Q: Okay. What did you think that sign meant?
A: What it says, step down.
Q: Okay. Let's get back to what actually happened and how you were injured.
A: I stepped out of the tub. The floor didn't it didn't it happened real quick. I stepped out and I misjudged, I did something. The floor wasn't where it should be. I fell.

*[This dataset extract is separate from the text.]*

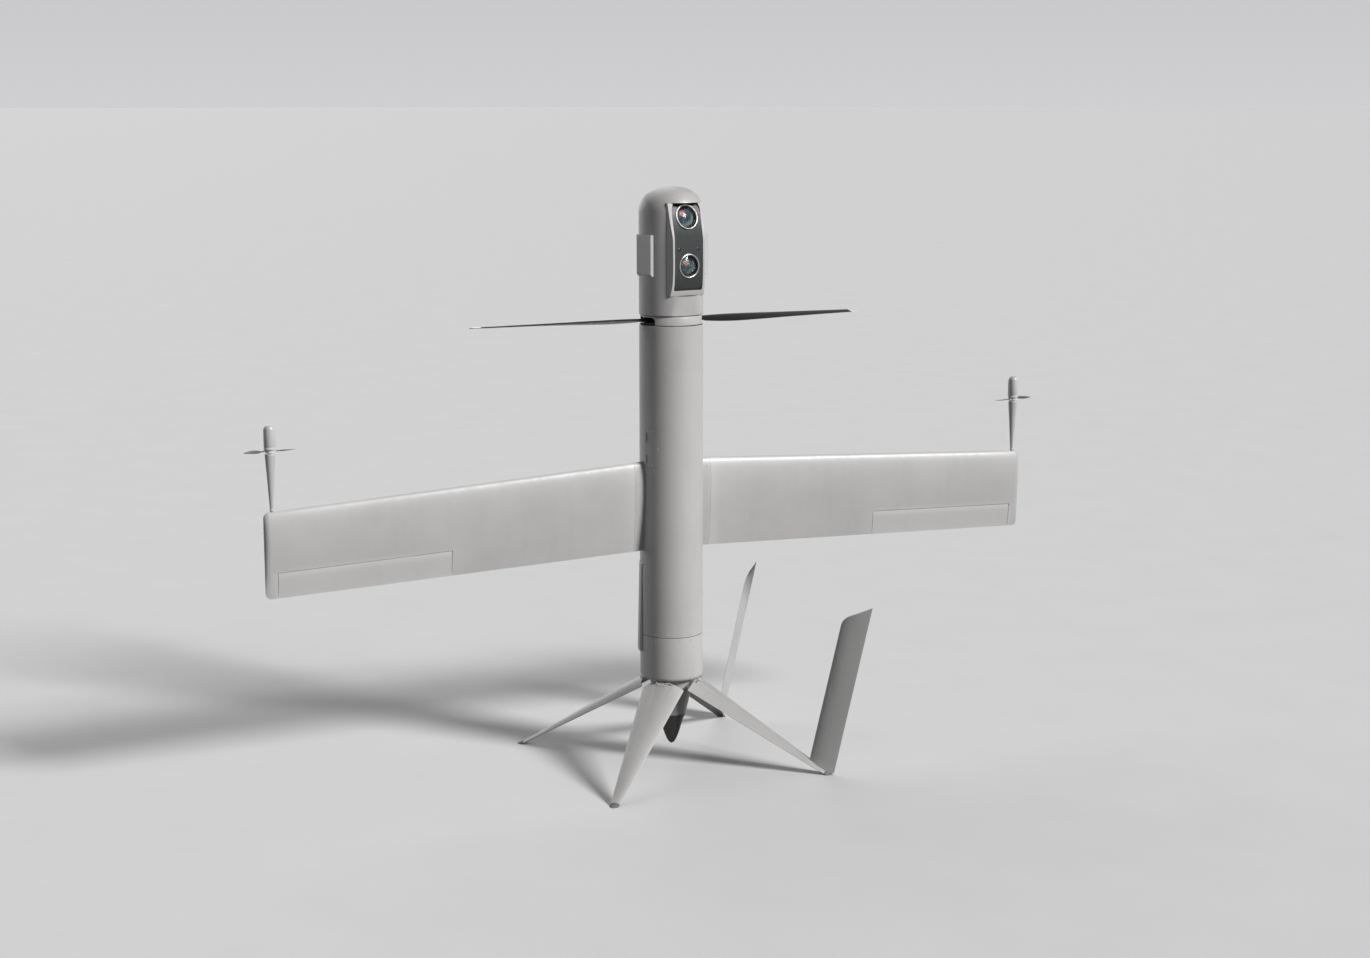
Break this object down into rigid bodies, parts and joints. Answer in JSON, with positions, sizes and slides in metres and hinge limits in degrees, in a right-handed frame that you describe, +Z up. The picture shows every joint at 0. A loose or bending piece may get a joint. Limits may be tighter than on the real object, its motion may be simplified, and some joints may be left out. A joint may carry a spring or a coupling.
{
  "type": "tail-sitting winged drone",
  "caption": "Slender tail-sitting drone with a coaxial nose rotor, panning camera head, long wing with tip thrusters and folding petal legs.",
  "frame": {"origin": "on the ground, on the fuselage axis, midway between the four feet", "axes": "+Z up along the fuselage axis towards the nose, +X towards the right wing, -Y the belly side"},
  "size_m": [3.1213, 0.971, 2.092],
  "materials": {
    "body_paint": "light grey satin paint on composite",
    "wing_paint": "light grey satin paint on composite",
    "fin_paint": "mid grey satin paint on composite",
    "dark_cap": "matt dark grey",
    "dark_window": "dark tinted gloss window",
    "lens_glass": "coated lens glass over a dark barrel",
    "machined_aluminium": "machined and bead blasted",
    "steel": "ground steel",
    "carbon": "carbon fibre composite",
    "prop_plastic": "grey moulded plastic",
    "tank_plastic": "translucent off-white moulding",
    "avionics_case": "black coated case"
  },
  "bodies": {
    "airframe": {"fuselage_shell": "body_paint", "tail_section": "body_paint", "cooling_outlet_fairing": "body_paint", "left_wing": "wing_paint", "right_wing": "wing_paint", "left_wing_root_fitting": "wing_paint", "right_wing_root_fitting": "wing_paint", "wing_spar": "carbon", "left_thruster_boom": "body_paint", "right_thruster_boom": "body_paint", "left_thruster_motor": "steel", "right_thruster_motor": "steel", "sensor_mast": "machined_aluminium", "front_bulkhead": "carbon", "engine_mount": "machined_aluminium", "engine_crankcase": "machined_aluminium", "engine_cylinder": "machined_aluminium", "fuel_tank": "tank_plastic", "avionics_box": "avionics_case", "tail_bulkhead": "machined_aluminium", "tail_cone": "body_paint", "tail_cone_tip": "dark_cap"},
    "head": {"head_shell": "body_paint", "head_base": "machined_aluminium", "camera_block": "dark_cap", "head_bezel": "body_paint", "sensor_window": "dark_window", "upper_lens_ring": "machined_aluminium", "lower_lens_ring": "machined_aluminium", "upper_lens": "lens_glass", "lower_lens": "lens_glass", "left_side_pod": "body_paint", "right_side_pod": "body_paint"},
    "rotor": {"rotor_ring": "body_paint", "rotor_hub": "machined_aluminium", "rotor_shaft": "steel", "main_gear": "steel"},
    "crank": {"crankshaft_pinion": "steel"},
    "swash": {"swashplate": "machined_aluminium"},
    "left_blade": {"left_rotor_blade": "carbon"},
    "right_blade": {"right_rotor_blade": "carbon"},
    "left_spinner": {"left_thruster_spinner": "machined_aluminium"},
    "right_spinner": {"right_thruster_spinner": "machined_aluminium"},
    "hatch": {"access_hatch": "body_paint"},
    "left_flap": {"left_aileron": "wing_paint"},
    "right_flap": {"right_aileron": "wing_paint"},
    "left_prop_a": {"left_prop_blade_a": "prop_plastic"},
    "left_prop_b": {"left_prop_blade_b": "prop_plastic"},
    "right_prop_a": {"right_prop_blade_a": "prop_plastic"},
    "right_prop_b": {"right_prop_blade_b": "prop_plastic"},
    "leg_front_right": {"tail_leg_front_right": "body_paint", "foot_front_right": "dark_cap", "tail_fin_front_right": "fin_paint"},
    "leg_rear_right": {"tail_leg_rear_right": "body_paint", "foot_rear_right": "dark_cap", "tail_fin_rear_right": "fin_paint"},
    "leg_rear_left": {"tail_leg_rear_left": "body_paint", "foot_rear_left": "dark_cap"},
    "leg_front_left": {"tail_leg_front_left": "body_paint", "foot_front_left": "dark_cap"}
  },
  "joints": [
    {"name": "head_pan", "type": "hinge", "parent": "airframe", "child": "head", "pos_m": [0, 0, 1.66], "axis": [0, 0, 1], "range_deg": [-165, 165]},
    {"name": "rotor_spin", "type": "hinge", "parent": "airframe", "child": "rotor", "pos_m": [0, 0, 1.62], "axis": [0, 0, 1], "continuous": true},
    {"name": "crank_spin", "type": "hinge", "parent": "airframe", "child": "crank", "pos_m": [0, 0.0608, 1.45], "axis": [0, 0, 1], "continuous": true},
    {"name": "swashplate_slide", "type": "slide", "parent": "rotor", "child": "swash", "axis": [0, 0, 1], "range_m": [-0.004, 0.008]},
    {"name": "right_blade_pitch", "type": "hinge", "parent": "rotor", "child": "right_blade", "pos_m": [0.05, 0, 1.624], "axis": [1, 0, 0], "range_deg": [-10.2, 20.2]},
    {"name": "left_blade_pitch", "type": "hinge", "parent": "rotor", "child": "left_blade", "pos_m": [-0.05, 0, 1.624], "axis": [-1, 0, 0], "range_deg": [-10.2, 20.2]},
    {"name": "left_thruster_spin", "type": "hinge", "parent": "airframe", "child": "left_spinner", "pos_m": [-1.4707, 0, 1.2495], "axis": [0, 0, 1], "continuous": true},
    {"name": "left_prop_fold_a", "type": "hinge", "parent": "left_spinner", "child": "left_prop_a", "pos_m": [-1.4532, 0, 1.2495], "axis": [0, 1, 0], "range_deg": [0, 80]},
    {"name": "left_prop_fold_b", "type": "hinge", "parent": "left_spinner", "child": "left_prop_b", "pos_m": [-1.4882, 0, 1.2495], "axis": [0, -1, 0], "range_deg": [0, 80]},
    {"name": "right_thruster_spin", "type": "hinge", "parent": "airframe", "child": "right_spinner", "pos_m": [1.4707, 0, 1.2495], "axis": [0, 0, 1], "continuous": true},
    {"name": "right_prop_fold_a", "type": "hinge", "parent": "right_spinner", "child": "right_prop_a", "pos_m": [1.48768, 0.00423, 1.2495], "axis": [-0.2419, 0.9703, 0], "range_deg": [0, 80]},
    {"name": "right_prop_fold_b", "type": "hinge", "parent": "right_spinner", "child": "right_prop_b", "pos_m": [1.45372, -0.00423, 1.2495], "axis": [0.2419, -0.9703, 0], "range_deg": [0, 80]},
    {"name": "left_aileron_hinge", "type": "hinge", "parent": "airframe", "child": "left_flap", "pos_m": [-0.8435, 0, 0.85745], "axis": [-0.9994, 0, -0.0339], "range_deg": [-25, 25]},
    {"name": "right_aileron_hinge", "type": "hinge", "parent": "airframe", "child": "right_flap", "pos_m": [0.8435, 0, 0.85745], "axis": [0.9994, 0, -0.0339], "range_deg": [-25, 25]},
    {"name": "hatch_hinge", "type": "hinge", "parent": "airframe", "child": "hatch", "pos_m": [-0.11325, -0.02511, 1.17], "axis": [0, 0, -1], "range_deg": [0, 95]},
    {"name": "petal_front_right", "type": "hinge", "parent": "airframe", "child": "leg_front_right", "pos_m": [0.07495, -0.07495, 0.3075], "axis": [0.7071, 0.7071, 0], "range_deg": [0, 66.7]},
    {"name": "petal_rear_right", "type": "hinge", "parent": "airframe", "child": "leg_rear_right", "pos_m": [0.07495, 0.07495, 0.3075], "axis": [-0.7071, 0.7071, 0], "range_deg": [0, 66.7]},
    {"name": "petal_rear_left", "type": "hinge", "parent": "airframe", "child": "leg_rear_left", "pos_m": [-0.07495, 0.07495, 0.3075], "axis": [-0.7071, -0.7071, 0], "range_deg": [0, 66.7]},
    {"name": "petal_front_left", "type": "hinge", "parent": "airframe", "child": "leg_front_left", "pos_m": [-0.07495, -0.07495, 0.3075], "axis": [0.7071, -0.7071, 0], "range_deg": [0, 66.7]}
  ],
  "couplings": [
    {"joint": "crank_spin", "follows": "rotor_spin", "ratio": -3},
    {"joint": "right_blade_pitch", "follows": "swashplate_slide", "rad_per_m": 43.6},
    {"joint": "left_blade_pitch", "follows": "swashplate_slide", "rad_per_m": 43.6},
    {"joint": "petal_rear_right", "follows": "petal_front_right", "ratio": 1},
    {"joint": "petal_rear_left", "follows": "petal_front_right", "ratio": 1},
    {"joint": "petal_front_left", "follows": "petal_front_right", "ratio": 1}
  ]
}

The foregoing testimony proves appellee fulfilled its duty to warn its patrons because appellant was aware of the unusual nature of the construction of the bathroom. Appellant's knowledge of the conditions in the bathroom relieved appellee of any further duty toward her. Raflo v. Losantiville Country Club (1973), 34 Ohio St.2d 1; Centers v. Leisure Internatl., Inc. (1995), 105 Ohio App.3d 582; Society National Bank v. Italian Made, Inc. (Aug. 18, 1994), Cuyahoga App. No. 66169, unreported.

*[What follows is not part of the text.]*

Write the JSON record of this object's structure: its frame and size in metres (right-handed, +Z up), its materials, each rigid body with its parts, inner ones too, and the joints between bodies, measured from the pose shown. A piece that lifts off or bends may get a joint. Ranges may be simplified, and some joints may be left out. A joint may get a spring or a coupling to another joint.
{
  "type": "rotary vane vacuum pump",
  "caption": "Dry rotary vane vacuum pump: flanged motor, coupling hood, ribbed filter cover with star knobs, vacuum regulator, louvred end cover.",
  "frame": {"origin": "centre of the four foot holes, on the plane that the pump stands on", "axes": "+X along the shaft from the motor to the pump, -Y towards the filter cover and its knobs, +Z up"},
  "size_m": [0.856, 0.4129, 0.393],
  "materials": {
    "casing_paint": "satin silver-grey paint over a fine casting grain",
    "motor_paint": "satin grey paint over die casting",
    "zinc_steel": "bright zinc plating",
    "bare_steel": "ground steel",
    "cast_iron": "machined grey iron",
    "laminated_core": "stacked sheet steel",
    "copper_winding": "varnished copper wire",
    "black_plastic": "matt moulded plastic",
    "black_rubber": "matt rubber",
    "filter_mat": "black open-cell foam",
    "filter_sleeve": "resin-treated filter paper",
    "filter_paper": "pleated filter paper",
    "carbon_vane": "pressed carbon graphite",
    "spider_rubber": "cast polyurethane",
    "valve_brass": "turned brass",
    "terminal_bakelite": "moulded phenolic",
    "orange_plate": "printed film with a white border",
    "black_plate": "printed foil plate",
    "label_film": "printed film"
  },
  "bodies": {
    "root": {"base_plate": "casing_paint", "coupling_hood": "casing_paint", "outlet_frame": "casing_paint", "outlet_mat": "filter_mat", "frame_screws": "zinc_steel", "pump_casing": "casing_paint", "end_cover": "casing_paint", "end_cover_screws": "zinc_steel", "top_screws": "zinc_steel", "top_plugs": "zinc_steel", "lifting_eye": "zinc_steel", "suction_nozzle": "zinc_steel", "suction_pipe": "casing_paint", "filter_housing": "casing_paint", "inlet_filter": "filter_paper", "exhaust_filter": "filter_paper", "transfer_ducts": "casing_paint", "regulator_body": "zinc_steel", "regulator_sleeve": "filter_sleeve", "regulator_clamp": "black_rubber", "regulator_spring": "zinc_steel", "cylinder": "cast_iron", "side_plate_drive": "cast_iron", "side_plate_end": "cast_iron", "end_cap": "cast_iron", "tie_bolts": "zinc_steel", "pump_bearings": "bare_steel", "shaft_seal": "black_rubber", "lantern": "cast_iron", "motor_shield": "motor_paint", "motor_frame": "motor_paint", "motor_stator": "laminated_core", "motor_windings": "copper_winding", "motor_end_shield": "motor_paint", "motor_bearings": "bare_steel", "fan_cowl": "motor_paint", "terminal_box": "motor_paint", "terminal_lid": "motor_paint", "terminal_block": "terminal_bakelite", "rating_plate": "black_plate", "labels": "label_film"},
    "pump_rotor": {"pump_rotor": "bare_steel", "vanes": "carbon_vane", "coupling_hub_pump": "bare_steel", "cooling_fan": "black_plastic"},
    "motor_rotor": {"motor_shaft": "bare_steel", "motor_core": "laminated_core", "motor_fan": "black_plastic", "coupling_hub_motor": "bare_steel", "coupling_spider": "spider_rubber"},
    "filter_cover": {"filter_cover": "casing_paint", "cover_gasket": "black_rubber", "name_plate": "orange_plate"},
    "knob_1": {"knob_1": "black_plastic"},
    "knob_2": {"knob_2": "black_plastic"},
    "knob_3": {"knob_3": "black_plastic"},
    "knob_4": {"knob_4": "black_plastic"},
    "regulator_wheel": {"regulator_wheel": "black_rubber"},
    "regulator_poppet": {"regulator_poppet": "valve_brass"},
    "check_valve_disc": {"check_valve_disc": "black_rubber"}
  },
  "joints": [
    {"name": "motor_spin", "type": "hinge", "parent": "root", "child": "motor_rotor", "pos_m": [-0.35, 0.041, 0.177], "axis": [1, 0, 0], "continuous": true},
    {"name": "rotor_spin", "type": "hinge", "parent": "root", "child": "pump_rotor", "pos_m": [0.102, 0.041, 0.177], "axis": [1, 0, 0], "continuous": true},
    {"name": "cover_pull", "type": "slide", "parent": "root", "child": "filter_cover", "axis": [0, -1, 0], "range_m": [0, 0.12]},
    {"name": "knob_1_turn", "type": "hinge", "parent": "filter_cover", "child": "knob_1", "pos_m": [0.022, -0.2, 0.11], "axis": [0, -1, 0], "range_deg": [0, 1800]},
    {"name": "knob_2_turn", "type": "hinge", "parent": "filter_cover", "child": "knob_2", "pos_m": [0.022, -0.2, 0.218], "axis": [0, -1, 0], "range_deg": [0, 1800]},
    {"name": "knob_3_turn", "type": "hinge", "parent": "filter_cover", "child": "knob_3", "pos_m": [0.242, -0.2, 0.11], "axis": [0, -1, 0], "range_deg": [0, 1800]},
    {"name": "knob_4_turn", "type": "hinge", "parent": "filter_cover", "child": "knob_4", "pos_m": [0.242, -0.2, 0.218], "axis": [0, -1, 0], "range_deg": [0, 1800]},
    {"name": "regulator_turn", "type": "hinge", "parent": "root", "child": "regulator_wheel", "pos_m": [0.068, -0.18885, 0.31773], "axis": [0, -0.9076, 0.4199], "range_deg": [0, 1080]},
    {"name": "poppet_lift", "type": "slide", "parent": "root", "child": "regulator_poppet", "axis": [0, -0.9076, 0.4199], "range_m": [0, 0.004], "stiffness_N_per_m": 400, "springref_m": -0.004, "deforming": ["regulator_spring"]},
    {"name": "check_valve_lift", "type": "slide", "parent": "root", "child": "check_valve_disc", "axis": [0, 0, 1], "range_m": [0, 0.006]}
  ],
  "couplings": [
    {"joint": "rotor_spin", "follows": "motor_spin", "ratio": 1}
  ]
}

As the court stated in Paul v. Uniroyal Plastics Co., supra at 284:
Appellee only has the duty to protect invitees from known dangers which are unknown to the invitee. * here is no basis for finding that appellee's knowledge was superior to appellant's.

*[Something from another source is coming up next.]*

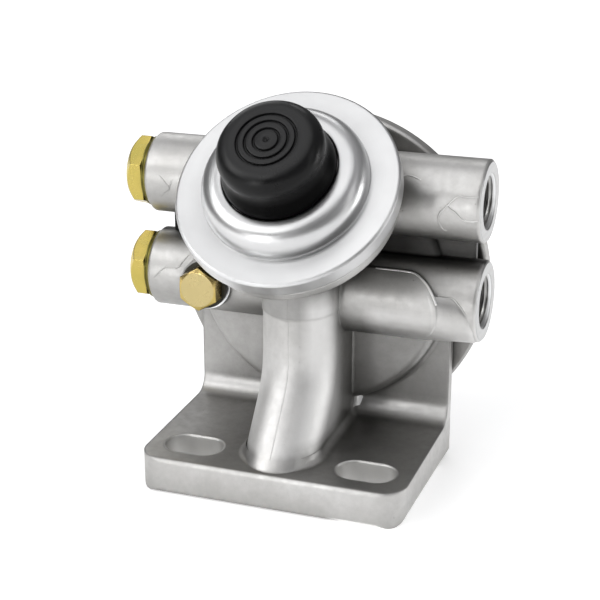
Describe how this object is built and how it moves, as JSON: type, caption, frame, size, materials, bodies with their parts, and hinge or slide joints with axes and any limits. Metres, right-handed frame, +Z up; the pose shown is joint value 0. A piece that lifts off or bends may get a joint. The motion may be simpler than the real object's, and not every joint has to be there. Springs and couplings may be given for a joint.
{
  "type": "fuel filter head",
  "caption": "Cast fuel filter head with a tilted hand primer pump, crossing port tubes, a threaded filter spigot, check valves and a slotted foot.",
  "frame": {"origin": "on the underside of the foot, at the middle of its rear edge, in the plane of the back plate's rear face", "axes": "+X along the port tubes towards the two open ports, -Y towards the pump side, +Y towards the filter, +Z up"},
  "size_m": [0.1227, 0.1044, 0.1297],
  "materials": {
    "cast_aluminium": "satin, as cast",
    "machined_aluminium": "fine turned",
    "turned_aluminium": "bright turned",
    "black_rubber": "matt",
    "bright_steel": "satin",
    "spring_steel": "drawn wire",
    "yellow_zinc": "yellow chromate over zinc",
    "olive_washer": "olive chromate, satin",
    "dark_washer": "matt",
    "brass": "bright",
    "black_plastic": "matt"
  },
  "bodies": {
    "head": {"head_casting": "cast_aluminium", "pump_cover": "machined_aluminium", "rod_seal": "black_rubber", "return_spring": "spring_steel", "diaphragm": "black_rubber", "plug_upper": "yellow_zinc", "plug_washer_upper": "olive_washer", "plug_lower": "yellow_zinc", "plug_washer_lower": "olive_washer", "filter_spigot": "turned_aluminium", "spigot_seal": "black_rubber", "valve_plate": "bright_steel", "valve_membrane": "black_rubber", "valve_rivet": "brass", "outlet_valve_housing": "black_plastic", "outlet_valve_spring": "spring_steel"},
    "plunger": {"push_cap": "black_rubber", "plunger_rod": "bright_steel", "diaphragm_plate_upper": "bright_steel", "diaphragm_plate_lower": "bright_steel", "rod_nut": "bright_steel"},
    "vent_seal": {"vent_washer": "dark_washer"},
    "vent": {"vent_screw": "yellow_zinc"},
    "outlet_disc": {"outlet_valve_disc": "black_rubber"}
  },
  "joints": [
    {"name": "cap_push", "type": "slide", "parent": "head", "child": "plunger", "axis": [0, 0.682, -0.7314], "range_m": [0, 0.007], "stiffness_N_per_m": 1500, "springref_m": -0.004, "deforming": ["return_spring", "diaphragm"]},
    {"name": "vent_lift", "type": "slide", "parent": "head", "child": "vent_seal", "axis": [0, -1, 0], "range_m": [0, 0.002]},
    {"name": "vent_turn", "type": "hinge", "parent": "vent_seal", "child": "vent", "pos_m": [-0.035, -0.0247, 0.0605], "axis": [0, -1, 0], "range_deg": [0, 721]},
    {"name": "outlet_valve_lift", "type": "slide", "parent": "head", "child": "outlet_disc", "axis": [0, 1, 0], "range_m": [0, 0.0012], "stiffness_N_per_m": 60, "springref_m": -0.002, "deforming": ["outlet_valve_spring"]}
  ],
  "couplings": [
    {"joint": "vent_turn", "follows": "vent_lift", "rad_per_m": 6283.2}
  ]
}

Appellant argues her prior use of the bathtub unit should not be held to charge her with knowledge of the danger posed by it. Appellant cites Shaw v. Cent. Oil Asphalt Corp. (1981), 5 Ohio App.3d 42 in support of her contention. After a review of Shaw, this court finds it unpersuasive since the Shaw court relied upon appellate cases to support its decision in the face of Ohio Supreme Court decisions to the contrary. S.Ct.R.Rep.Op. 1(B).
Appellant also argues the doctrine of comparative negligence precludes summary judgment in this case. However, this argument was not presented in the trial court, hence, it is waived for purposes of appeal. See, e.g., Huebner v. Miles, supra.
Nevertheless, appellant's argument is unavailing since the question of comparative negligence is never reached if appellant cannot demonstrate appellee breached its duty toward her. See, e.g., Anderson v. Ruoff, supra; cf., Guilford v. Central Hardware Co. (1989), 62 Ohio App.3d 58.
The evidence proved appellant could not maintain her action in negligence since she could not show appellee breached any duty toward her. No genuine issue of material fact remained in this case, therefore, the trial court did not err in granting appellee's motion for summary judgment. Wing v. Anchor Media Ltd., of Texas (1991), 59 Ohio St.3d 108.
Accordingly, appellant's first assignment of error is also overruled.
The judgment of the trial court is affirmed.
It is ordered that appellee recover of appellant its costs herein taxed.
The Court finds there were reasonable grounds for this appeal.
It is ordered that a special mandate issue out of this Court directing the Cuyahoga County Common Pleas Court to carry this judgment into execution.
A certified copy of this entry shall constitute the mandate pursuant to Rule 27 of the Rules of Appellate Procedure.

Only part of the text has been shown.